ACMC and Austin Classical Guitar team up to present Adam Levin, guitar, and William Knuth, violin, for a concert that goes from the Baroque (George Frideric Handel) to 20th century film (Erich Wolfgang Korngold), and Spain (Manuel de Falla) to Cuba (Eduardo Morales-Caso).

• Sat., July 25, 7:30pm: ANTON NEL

Any chance to hear Butler School piano professor Nel is cause to celebrate, but one in which he plays Beethoven is not to be missed. And on the composer’s 250th death anniversary, of course Nel is playing Beethoven: a pair of piano sonatas – the brief but complex No. 27 in E minor and the challenging No. 21, “Waldstein.”

• Sat., Aug. 1, 7:30pm: THE CHAMBER SOCIETY OF LINCOLN CENTER FEATURING ANNE-MARIE MCDERMOTT

The ACMF taps into the Chamber Music Society’s Front Row series for a recent concert with longtime CMS pianist McDermott and eight other fine musicians to play Mozart’s Concerto in D minor for Piano and Strings and Smetana’s Trio in G minor for Piano, Violin, and Cello.

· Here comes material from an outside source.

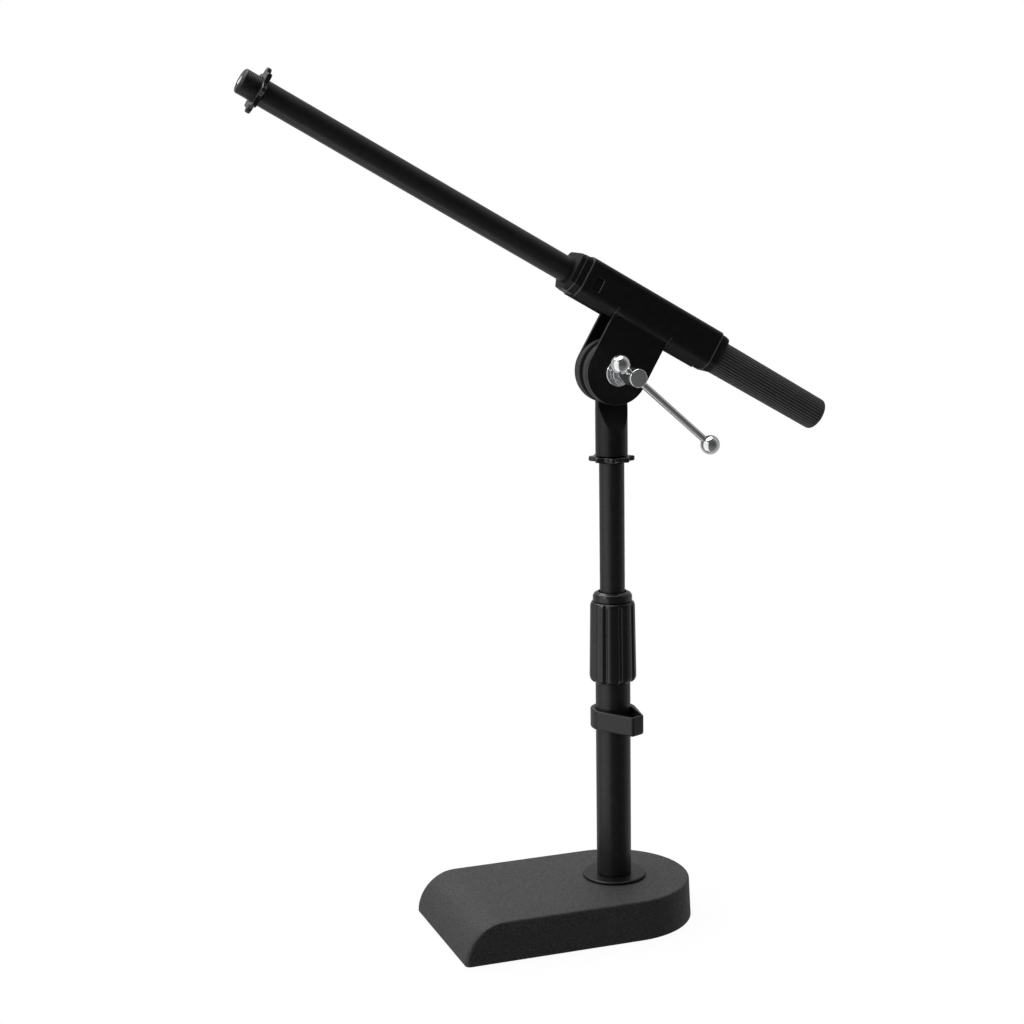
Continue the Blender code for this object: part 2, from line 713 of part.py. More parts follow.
def make_screw(chrome, parent):
    """Clamp screw along local Z, which points to the near side, with a cross hole in its head."""
    washer_low = EAR_FACE + GAP
    washer_high = washer_low + 0.0020
    turned("screw_washer", [(COLLAR_R + 0.0004, washer_high), (SCREW_WASHER_R - 0.0008, washer_high),
                            (SCREW_WASHER_R, washer_high - 0.0008), (SCREW_WASHER_R, washer_low),
                            (BORE_R, washer_low), (BORE_R, washer_high)], chrome, parent)
    collar = washer_high + GAP
    screw = turned("clamp_screw", [(0.0, HEAD_END), (HEAD_R - 0.0006, HEAD_END),
                                   (HEAD_R, HEAD_END - 0.0006), (HEAD_R, HEAD_START + 0.0006),
                                   (HEAD_R - 0.0006, HEAD_START), (SHANK_R, HEAD_START),
                                   (SHANK_R, COLLAR_END), (COLLAR_R - 0.0005, COLLAR_END),
                                   (COLLAR_R, COLLAR_END - 0.0005), (COLLAR_R, collar),
                                   (SHANK_R, collar), (SHANK_R, -SHANK_END), (0.0, -SHANK_END)],
                   chrome, parent)
    hole = rod("bar_hole", BAR_HOLE_R, -0.02, 0.02, parent=parent, steps=24)
    hole.location = (0.0, 0.0, BAR_Y)
    hole.rotation_euler = (0.0, math.pi / 2, -BAR_ANGLE)
    combine(screw, hole, "DIFFERENCE")
    low = -(EAR_FACE + GAP + NUT_T)
    nut = hexagon("clamp_nut", NUT_FLATS, low, low + NUT_T, chrome, parent)
    combine(nut, rod("nut_bore", SHANK_R + GAP, low - OVER, low + NUT_T + OVER, parent=parent),
            "DIFFERENCE")


def make_t_bar(chrome, parent):
    """Sliding bar with a ball on each end; local Z runs down along the bar."""
    low = -BALL_NEAR - BAR_IN_BALL
    high = BALL_FAR + BAR_IN_BALL
    rod("t_bar", BAR_R, low, high, chrome, parent, steps=24)
    for name, centre, inner in (("t_bar_ball_upper", -BALL_NEAR, low - GAP),
                                ("t_bar_ball_lower", BALL_FAR, high + GAP)):
        mesh = bpy.data.meshes.new(name)
        bm = bmesh.new()
        bmesh.ops.create_uvsphere(bm, u_segments=20, v_segments=12, radius=BALL_R)
        bm.to_mesh(mesh)
        bm.free()
        mesh.shade_smooth()
        ball = add_piece(name, mesh, chrome, parent, (0.0, 0.0, centre))
        away = -math.copysign(BALL_R + OVER, centre)
        ends = sorted((inner - centre, away))
        hole = rod(name + "_hole", BAR_R + GAP, *ends, parent=parent, steps=24)
        hole.location = (0.0, 0.0, centre)
        combine(ball, hole, "DIFFERENCE")


# ---- boom -------------------------------------------------------------------
def make_boom(black, steel, rubber, plastic, slide, spin):
    inner = BOOM_R - BOOM_WALL
    ring("boom_tube", BOOM_R, inner, BOOM_REAR, BOOM_FRONT, black, spin)
    spigot = inner - GAP
    shoulder = BOOM_FRONT + GAP
    turned("boom_stud", [(0.0, TIP_END), (STUD_R - 0.0020, TIP_END),
                         (STUD_R - 0.0006, TIP_END - 0.0005), (STUD_R, TIP_END - 0.0018),
                         (STUD_R, shoulder), (spigot, shoulder), (spigot, TIP_SPIGOT),
                         (0.0, TIP_SPIGOT)], steel, spin)
    rod("boom_plug", spigot, BOOM_REAR + GAP, BOOM_REAR + PLUG_LONG, plastic, slide)
    sleeve = BOOM_R + GAP
    inside = BOOM_REAR - GAP
    turned("boom_grip", [(sleeve, GRIP_FRONT), (GRIP_R - 0.0004, GRIP_FRONT),
                         (GRIP_R, GRIP_FRONT - 0.0004), (GRIP_TAIL_R, GRIP_END + 0.0018),
                         (GRIP_TAIL_R - 0.0006, GRIP_END + 0.0006),
                         (GRIP_TAIL_R - 0.0020, GRIP_END),
                         (0.0, GRIP_END), (0.0, inside), (sleeve, inside)], rubber, spin)


# ---- assembly ---------------------------------------------------------------
def build():
    iron = principled("base_texture_paint", (0.030, 0.030, 0.032), 0.62)
    black = principled("satin_black_paint", (0.018, 0.018, 0.019), 0.38)
    gloss = principled("gloss_black_plastic", (0.010, 0.010, 0.011), 0.22)
    plastic = principled("matte_black_plastic", (0.020, 0.020, 0.021), 0.45)
    rubber = principled("black_rubber", (0.028, 0.028, 0.030), 0.75)
    steel = principled("zinc_steel", (0.55, 0.56, 0.58), 0.35, 1.0)
    stud = principled("black_steel", (0.020, 0.020, 0.021), 0.32, 0.4)
    chrome = principled("polished_chrome", (0.80, 0.81, 0.83), 0.08, 1.0)

    make_base(iron, rubber, steel)
    make_lower_pole(black, steel, plastic)
    make_clutch(gloss)
    make_clip(gloss)

    pole_slide = axis_empty("pole_slide_axis", (0.0, 0.0, 0.0))
    pole_turn = axis_empty("pole_turn_axis", (0.0, 0.0, 0.0), parent=pole_slide)
    make_upper_pole(black, stud, plastic, pole_slide, pole_turn)
    make_lock_ring("pole_lock_ring", POLE_RING_Z, plastic, pole_turn, POLE_RING_TURN)
    make_swivel(black, pole_turn)

    sideways = (math.pi / 2, 0.0, 0.0)
    make_discs(rubber, axis_empty("disc_axis", (0.0, 0.0, PIVOT_Z), sideways, pole_turn))

    tilt = axis_empty("tilt_axis", (0.0, 0.0, PIVOT_Z), parent=pole_turn)
    clamp = axis_empty("clamp_frame", (0.0, 0.0, 0.0), (0.0, BOOM_ANGLE, 0.0), tilt)
    make_bracket(black, clamp)
    make_bush("front_bush", -1.0, -BARREL_FRONT, BUSH_FRONT, True, plastic, clamp)
    make_bush("rear_bush", 1.0, BARREL_REAR, BUSH_REAR, False, plastic, clamp)
    screw = axis_empty("screw_axis", (0.0, 0.0, 0.0), sideways, tilt)
    make_screw(chrome, screw)
    bar = axis_empty("t_bar_axis", (0.0, 0.0, BAR_Y), (0.0, math.pi / 2, -BAR_ANGLE), screw)
    make_t_bar(chrome, bar)

    boom_slide = axis_empty("boom_slide_axis", (0.0, 0.0, BOOM_RISE), (0.0, -math.pi / 2, 0.0), clamp)
    boom_spin = axis_empty("boom_spin_axis", (0.0, 0.0, 0.0), parent=boom_slide)
    make_boom(black, stud, rubber, plastic, boom_slide, boom_spin)
    make_lock_ring("tip_lock_ring", TIP_RING, plastic, boom_spin)


clear_scene()
PARTS = new_collection("boom_microphone_stand")
CUTTERS = new_collection("cutters")
build()
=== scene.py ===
"""Looks of the table-top boom microphone stand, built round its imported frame.  Metres, +Z up."""

import json
import math

import bmesh
import bpy
from mathutils import Matrix, Vector

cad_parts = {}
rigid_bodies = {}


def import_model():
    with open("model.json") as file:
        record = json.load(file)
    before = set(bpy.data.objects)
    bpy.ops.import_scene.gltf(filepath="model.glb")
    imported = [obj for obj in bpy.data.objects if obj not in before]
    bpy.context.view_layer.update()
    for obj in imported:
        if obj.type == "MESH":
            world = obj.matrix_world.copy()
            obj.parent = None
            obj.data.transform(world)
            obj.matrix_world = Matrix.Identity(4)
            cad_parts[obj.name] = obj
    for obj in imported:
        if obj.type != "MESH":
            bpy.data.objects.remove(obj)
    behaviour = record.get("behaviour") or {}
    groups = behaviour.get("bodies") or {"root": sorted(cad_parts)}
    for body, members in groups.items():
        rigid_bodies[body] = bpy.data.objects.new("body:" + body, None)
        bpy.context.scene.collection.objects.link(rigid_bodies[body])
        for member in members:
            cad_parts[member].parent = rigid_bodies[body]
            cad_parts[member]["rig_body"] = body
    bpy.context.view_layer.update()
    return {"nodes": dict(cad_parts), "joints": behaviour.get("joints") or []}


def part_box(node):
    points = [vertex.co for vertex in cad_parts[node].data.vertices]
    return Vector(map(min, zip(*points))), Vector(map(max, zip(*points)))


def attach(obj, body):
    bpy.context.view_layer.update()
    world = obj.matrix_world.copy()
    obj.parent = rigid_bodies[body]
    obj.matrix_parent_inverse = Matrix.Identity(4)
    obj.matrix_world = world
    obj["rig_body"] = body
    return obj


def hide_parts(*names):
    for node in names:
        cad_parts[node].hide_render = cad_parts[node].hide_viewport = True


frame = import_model()

NODES = frame["nodes"]
JOINTS = {joint["name"]: joint for joint in frame["joints"]}
GAP = 0.0003            # between faces that touch
FINE = 96               # segments round a large turned piece
ROUND = 64              # segments round a small one
SLIM = 48               # segments round the T-bar

# ---- shapes that the frame's boxes don't give ----
SCREW_BORE = 0.0043      # of the pieces that the clamp screw passes through
STUD_BORE = 0.0081       # of the pieces that the studs pass into
LOWER_WALL = 0.0012
UPPER_WALL = 0.0010      # the boom's too
THREAD_PITCH = 0.00094
THREAD_DEPTH = 0.00018

BASE_REAR = -0.0018      # centre of the round rear, along X
BASE_DRAFT = 0.0012      # how far the walls lean in on their way up
BASE_TOP_EDGE = 0.0016
BASE_FOOT_EDGE = 0.0005
BASE_CORNER = 0.0030
NOSE_R = 0.0250
PAD_RECESS = 0.0023
PAD_EDGE = 0.0004
FLANGE_BORE = 0.0045

CLUTCH_LOBES = 9
CLUTCH_PHASE = math.radians(-10.4)      # a groove's bearing
CLUTCH_GROOVE = 0.0011
CLUTCH_GROOVE_WIDTH = 0.075     # as a loss of the lobes' cosine
CLUTCH_CROWN = 0.00022   # how far a pad falls towards its grooves
CLUTCH_HEAD_R = 0.0143
CLUTCH_FOOT_R = 0.0150
CLUTCH_MOUTH = 0.0115    # bore below the seat
CLUTCH_BORE = 0.0126     # bore round the seat
CLUTCH_THROAT = 0.0101   # bore at the top
CLUTCH_CONE = 0.0047     # depth of the throat's lower end
CLIP_NOSE = (Vector((0.0014, -0.0284)), Vector((0.0114, -0.0241)))
CLIP_CORNER = 0.0016
POLE_RING_TURN = math.radians(-19.6)
RING_LOBES = 8
RING_DIP = 0.0030
RING_SHARPNESS = 1.3

TANG_HALF = 0.00275
SHOULDER_LOW = 0.3170    # height of the slope's outer end, below the tang's flat
SHOULDER_HIGH = 0.3335   # height of its inner end
SOCKET_DEPTH = 0.014
SHEET = 0.0020           # the bracket's thickness
SHEET_EDGE = 0.00045     # rounding of its cut edges
BARREL = (0.0134, 0.0138, -0.0126, 0.0200)  # half width, top, bottom, y minus h on a lip
COLLAR = (0.0134, 0.0132, -0.0124, 0.0197)  # the same of a bush's collar
COLLAR_CORNER = 0.0050
COLLAR_TAPER = 0.0009    # how much smaller a collar's end face is all round
COLLAR_BEVEL = 0.0005
FRONT_COLLAR = 0.0045    # length at full size
REAR_COLLAR = 0.0040
BUSH_BORE = 0.0082
WINDOW_CENTRE = -0.0391  # along the clamp's X
WINDOW_HALF = (0.0029, 0.0043)
LUG_HALF = (0.0026, 0.0040)
LUG_REACH = 0.0124
HIGHLIGHT_BAND_HALF = 0.00045    # half width of the painted highlight bands at the barrel's ends
# pale colour of those painted highlight bands
HIGHLIGHT_BAND_COLOUR = (0.10, 0.10, 0.102)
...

• Sat., Aug. 8, 7:30pm: HORSZOWSKI TRIO

To finish the fest, this New York City threesome turns to that other Schumann – Robert – and his first piano trio. And given that the ensemble’s recordings of his complete piano trios have been praised as “intoxicating” (Gramophone) and “exciting and deeply felt” (Strings), this finale promises to be memorable.